Pronto, agora já temos planejados os acontecimentos mais pertinentes da história. Como eu disse, não é necessário seguir à risca este modelo, você pode adicionar ou remover fases. Também não se preocupe em ter tudo definido nos mínimos detalhes, o importante é saber qual é o problema maior e menor, conhecer os aliados e inimigos, o guia e as travessias pelas quais sua PP irá passar. Tendo estas informações, você adiciona mais situações para que a história se desenrole. E lembre-se de manter o foco! Eu indico a leitura do livro A jornada do escritor, de Christopher Vogler, para um entendimento melhor das jornadas do herói.
Em resumo:
▸ Defina o tema da história.
▸ Divida o planejamento de sua história em início, meio e fim.

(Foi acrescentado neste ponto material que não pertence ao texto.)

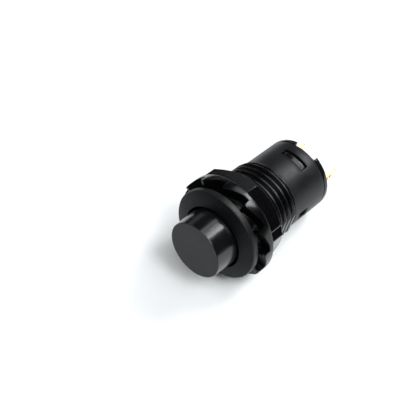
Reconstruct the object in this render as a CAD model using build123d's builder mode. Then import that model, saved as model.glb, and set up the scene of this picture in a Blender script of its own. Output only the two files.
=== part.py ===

▸ O início deve mostrar o mundo cotidiano, o primeiro conflito e a primeira travessia. Apresente o leitor à PP, faça-o se identificar com algo em sua história.
▸ Mostre no início o problema maior e o problema menor da história.
▸ O meio deve conter o encontro com o guia, a apresentação de aliados inimigos e a segunda travessia. Por que é importante se envolver na aventura? O que a PP pode ganhar? E perder?
▸ As provações pelas quais o herói passará devem estar presentes no meio da história.
▸ Para o fim, reserve as respostas e confronto final com o vilão.
▸ Após vencer, como a PP irá viver? Algo em sua vida mudou? O que ele aprendeu?
▸ Lembre-se de responder as perguntas levantadas durante o desenvolvimento da trama. A história só termina quando não há mais respostas a serem reveladas ou conflitos a serem resolvidos.
▸ Não se esqueça de definir e manter o foco durante o trajeto do seu herói!